Son association au programme de paniers bio d’Équiterre, en 2001, a occasionné un plus grand besoin en eau, qu’on a voulu combler en creusant un puits profond. «On a frappé une veine d’eau très salée. Il ne faut pas oublier que nous sommes sur l’ancienne mer de Champlain, explique M. Melançon. La carrière [Simard-Beaudry] est aussi à proximité.
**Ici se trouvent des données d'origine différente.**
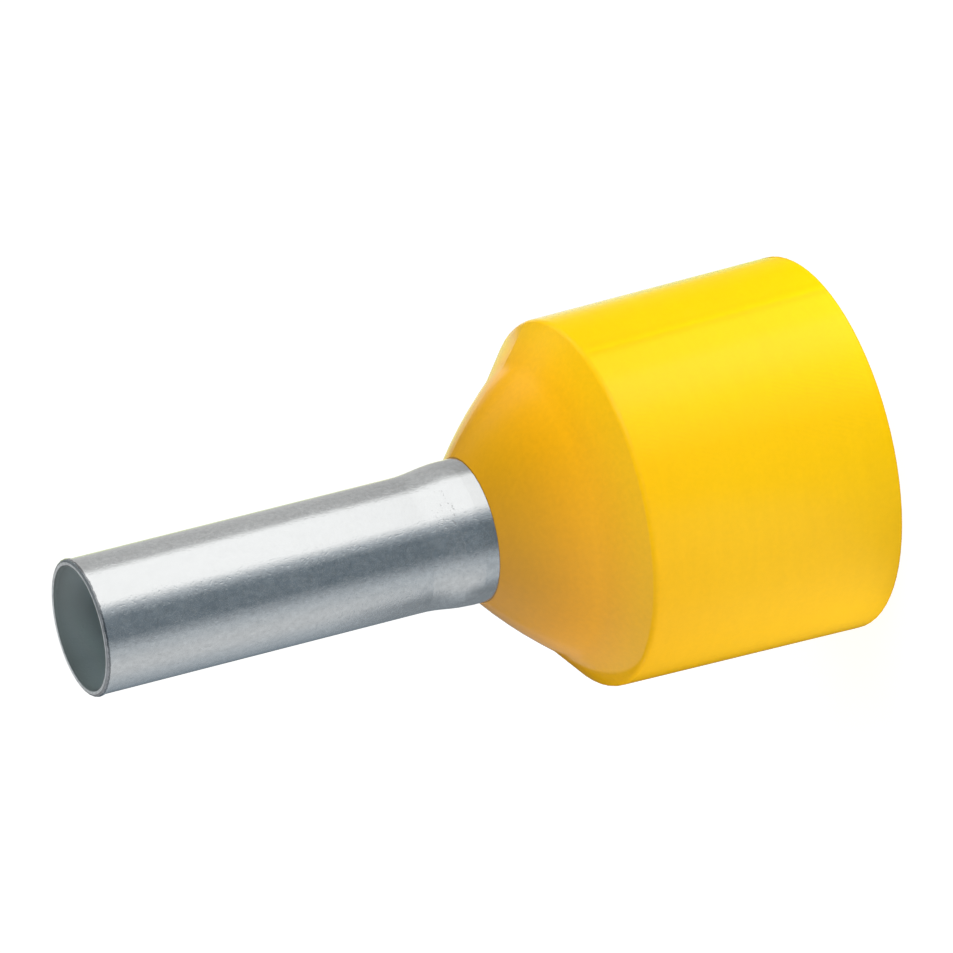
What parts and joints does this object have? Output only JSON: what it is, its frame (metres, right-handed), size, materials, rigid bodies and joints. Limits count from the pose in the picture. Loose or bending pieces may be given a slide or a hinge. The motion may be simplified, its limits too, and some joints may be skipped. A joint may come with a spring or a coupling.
{
  "type": "wire ferrule",
  "caption": "Insulated wire ferrule: a thin tinned tube with a small step and a flared end, held in a wide round yellow plastic collar with a cone nose.",
  "frame": {"origin": "centre of the collar's open mouth, on the face that it stands on", "axes": "+Z along the ferrule's axis, from the collar's mouth to the tip of the metal sleeve; the part is round, so +X and +Y are any two square directions"},
  "size_m": [0.011, 0.011, 0.023],
  "materials": {
    "tinned_copper": "satin",
    "yellow_plastic": "satin"
  },
  "bodies": {
    "root": {"metal_sleeve": "tinned_copper", "insulating_collar": "yellow_plastic"}
  },
  "joints": []
}
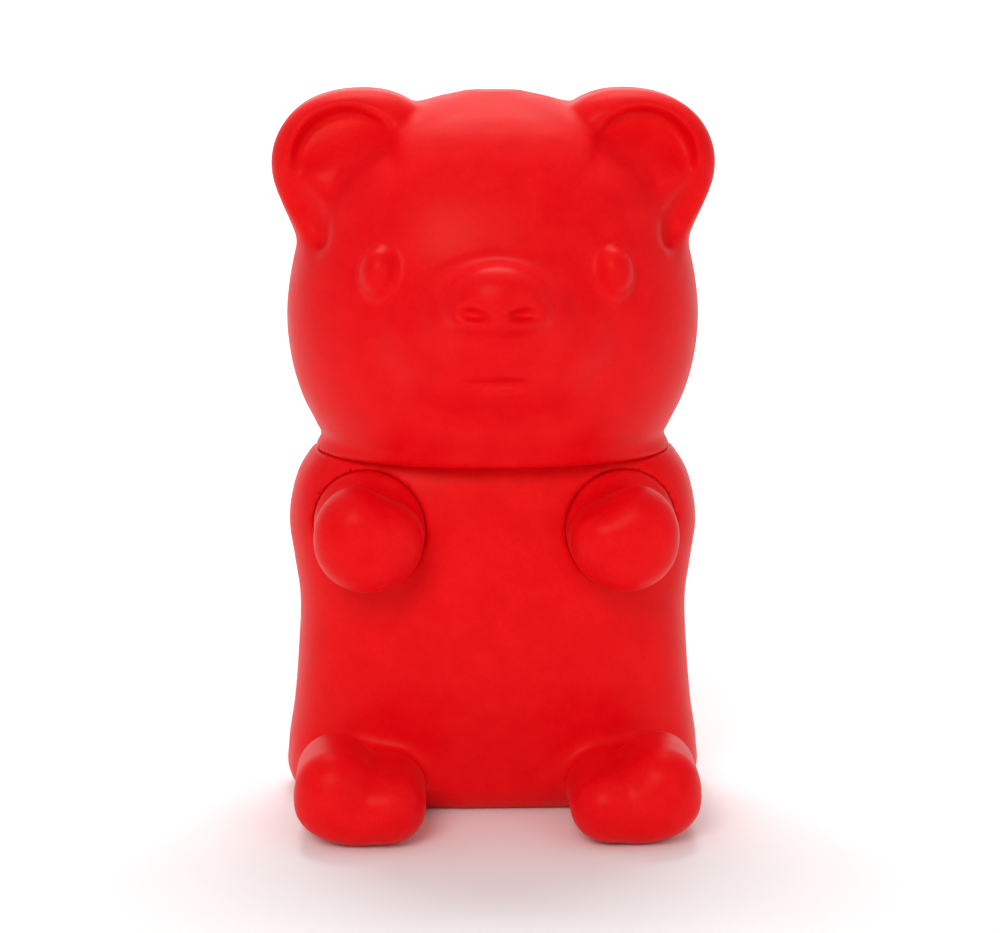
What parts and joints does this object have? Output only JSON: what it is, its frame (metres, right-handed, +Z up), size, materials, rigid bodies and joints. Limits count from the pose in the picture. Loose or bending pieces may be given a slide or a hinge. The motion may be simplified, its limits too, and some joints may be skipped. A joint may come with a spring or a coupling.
{
  "type": "vinyl bear figure",
  "caption": "Chunky standing bear figure in glossless cast vinyl, hollow, with a turning head and two turning forearm stubs on hidden snap joints.",
  "frame": {"origin": "on the surface the figure stands on, under the middle of its overall width and depth", "axes": "+Z up; the figure faces -Y; +X is the figure's own left"},
  "size_m": [0.122, 0.0893, 0.2],
  "materials": {
    "vinyl": "soft satin red cast vinyl",
    "vinyl_plug": "soft satin red vinyl",
    "peg_plastic": "moulded red hard plastic",
    "socket_plastic": "moulded red hard plastic",
    "washer_plastic": "natural nylon sheet",
    "clip_steel": "spring steel"
  },
  "bodies": {
    "torso": {"torso_shell": "vinyl", "base_plug": "vinyl_plug", "neck_socket": "socket_plastic", "neck_washer": "washer_plastic", "left_arm_socket": "socket_plastic", "left_arm_washer": "washer_plastic", "right_arm_socket": "socket_plastic", "right_arm_washer": "washer_plastic"},
    "head": {"head_shell": "vinyl", "neck_peg": "peg_plastic", "neck_clip": "clip_steel"},
    "left_arm": {"left_arm_shell": "vinyl", "left_arm_peg": "peg_plastic", "left_arm_clip": "clip_steel"},
    "right_arm": {"right_arm_shell": "vinyl", "right_arm_peg": "peg_plastic", "right_arm_clip": "clip_steel"}
  },
  "joints": [
    {"name": "head_turn", "type": "hinge", "parent": "torso", "child": "head", "pos_m": [0, 0.01535, 0.0993], "axis": [0, 0, 1], "continuous": true},
    {"name": "left_arm_turn", "type": "hinge", "parent": "torso", "child": "left_arm", "pos_m": [0.0346, 0.00635, 0.0813], "axis": [0, -1, 0], "continuous": true},
    {"name": "right_arm_turn", "type": "hinge", "parent": "torso", "child": "right_arm", "pos_m": [-0.0346, 0.00635, 0.0813], "axis": [0, -1, 0], "continuous": true}
  ]
}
C’est bien évident qu’il y a un impact sur la nappe phréatique.»
Couche blanche
La salinité de l’eau, couplée à sa rareté, en période de sécheresse, a conduit à une situation impossible, pour l’organisme à but non lucratif (OBNL) qui exploite la ferme du rang Haut-Saint-François.
Une heure après l’arrosage, par temps sec, une couche blanche se forme sur le sol, décrit le directeur. Dans la grande cuisine communautaire nouvellement aménagée, l’eau salée est en passe de venir à bout de la tuyauterie du lave-vaisselle flambant neuf, qui a coûté 8000$ à la modeste entreprise.
Factures salées en vue
Les solutions qui se profilent sont coûteuses. Pour régler le problème d’irrigation des cultures, la ferme optera fort probablement pour l’installation d’un marais filtrant et d’un bassin d’irrigation. Une opération qui coûtera entre 5000$ et 6000$.
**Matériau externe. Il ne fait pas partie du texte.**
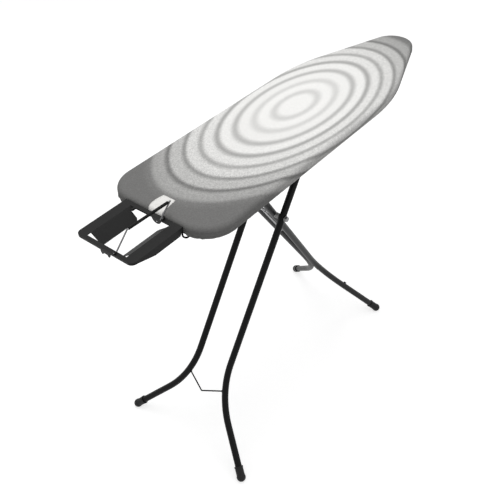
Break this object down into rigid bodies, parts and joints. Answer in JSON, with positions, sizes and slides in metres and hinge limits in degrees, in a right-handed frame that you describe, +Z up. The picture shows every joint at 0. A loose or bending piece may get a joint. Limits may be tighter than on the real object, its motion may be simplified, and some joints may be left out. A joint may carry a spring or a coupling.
{
  "type": "folding ironing board",
  "caption": "Free-standing ironing board with a padded tapered top, crossing folding legs with splayed feet, and an open sheet-metal iron rest with a raised wire bail at its blunt end.",
  "frame": {"origin": "centre of the overall box in plan, on the floor that the four feet stand on", "axes": "+X along the board towards its narrow nose, +Y to the left when facing +X, +Z up"},
  "size_m": [1.417, 0.512, 1.0028],
  "materials": {
    "cover_fabric": "plain weave with printed rings",
    "felt": "felt",
    "black_enamel": "satin powder coat",
    "grey_enamel": "satin powder coat",
    "zinc": "bright zinc",
    "black_plastic": "moulded",
    "pale_plastic": "moulded",
    "black_rubber": "smooth silicone"
  },
  "bodies": {
    "board": {"cover": "cover_fabric", "pad": "felt", "top_panel": "grey_enamel", "edge_rim": "black_enamel", "bar_rear": "black_enamel", "bar_pivot": "black_enamel", "bar_slide_rear": "black_enamel", "bar_slide_front": "black_enamel", "pivot_bracket": "black_enamel", "rail_left": "black_enamel", "rail_right": "black_enamel", "rail_rivets": "zinc", "lever_bracket": "black_enamel", "lever_pin": "zinc", "rest_frame": "black_enamel", "rest_wing_left": "black_enamel", "rest_wing_right": "black_enamel", "rest_brackets": "black_enamel", "rest_screws": "zinc", "rest_hooks": "black_enamel", "rest_clip": "black_plastic", "rest_tab": "black_plastic", "bail_lugs": "black_enamel"},
    "bail": {"bail_wire": "zinc", "bail_sleeve": "black_rubber"},
    "lever": {"release_lever": "black_enamel", "lever_grip": "black_plastic"},
    "inner_legs": {"inner_tube_left": "grey_enamel", "inner_tube_right": "grey_enamel", "inner_axle": "zinc", "inner_axle_caps": "black_plastic", "inner_brace": "grey_enamel", "stay_wire": "zinc", "tube_stud": "black_plastic", "inner_foot_left": "black_plastic", "inner_foot_right": "black_plastic", "crossing_pin": "zinc", "crossing_spacers": "pale_plastic", "crossing_caps": "zinc"},
    "outer_legs": {"outer_tube_left": "black_enamel", "outer_tube_right": "black_enamel", "outer_axle": "zinc", "rail_rollers": "pale_plastic", "outer_brace": "black_enamel", "outer_foot_left": "black_plastic", "outer_foot_right": "black_plastic"}
  },
  "joints": [
    {"name": "inner_fold", "type": "hinge", "parent": "board", "child": "inner_legs", "pos_m": [-0.2415, 0, 0.911], "axis": [0, -1, 0], "range_deg": [0, 54]},
    {"name": "outer_fold", "type": "hinge", "parent": "inner_legs", "child": "outer_legs", "pos_m": [-0.10037, 0, 0.68541], "axis": [0, 1, 0], "range_deg": [0, 104.3]},
    {"name": "lever_squeeze", "type": "hinge", "parent": "board", "child": "lever", "pos_m": [0.1815, -0.116, 0.9295], "axis": [-1, 0, 0], "range_deg": [0, 20], "stiffness_Nm_per_rad": 0.6, "springref_deg": -11.46},
    {"name": "bail_fold", "type": "hinge", "parent": "board", "child": "bail", "pos_m": [-0.6175, -0.042, 0.9615], "axis": [-1, 0, 0], "range_deg": [0, 50]}
  ],
  "couplings": [
    {"joint": "outer_fold", "follows": "inner_fold", "ratio": 1.93}
  ]
}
«Mais ça ne règle pas le problème [d’alimentation en eau] des bâtiments, fait observer M. Melançon. Le seul traitement possible, c’est l’osmose inversée, mais ça occasionne une perte d’eau importante.» Cette option nécessiterait un déboursé de 3000$ à 4000$, et nécessiterait le stockage de l’eau dans des barils.
La solution ultime – et la plus coûteuse – consiste à faire creuser un autre puits. Il faudrait alors payer plus ou moins 15 000$, selon la profondeur de la nouvelle prise d’eau. «On est en santé financière, mais on est un OBNL, et l’agriculture, ça va bien certaines années; d’autres non. C’est une dépense importante», admet le directeur de la ferme.
Salinisation et irrigation
La salinisation de l’eau est un problème reconnu par l’Organisation des Nations Unies pour l’alimentation et l’agriculture (FAO). L’irrigation des terres en agriculture est un des facteurs en cause: l’eau s’évapore, mais les sels restent dans le sol.
Selon le Centre d’information sur l’eau agricole et ses usages, les pays à faible revenu dans les régions sèches du monde ont beaucoup développé l’irrigation, au cours des trente dernières années, pour répondre au besoin alimentaire de leur population croissante. Les problèmes d’eau salée ont alors surgi.
Au Canada, le Service national d’information sur les terres et les eaux d’Agriculture Canada a établi une carte de la salinité des sols des Prairies. Selon cet organisme fédéral, la salinisation est le plus souvent attribuable à des facteurs physiques et environnementaux naturels.
Il cite cependant d’autres causes liées aux activités humaines, comme les pratiques agricoles et l’utilisation des sols.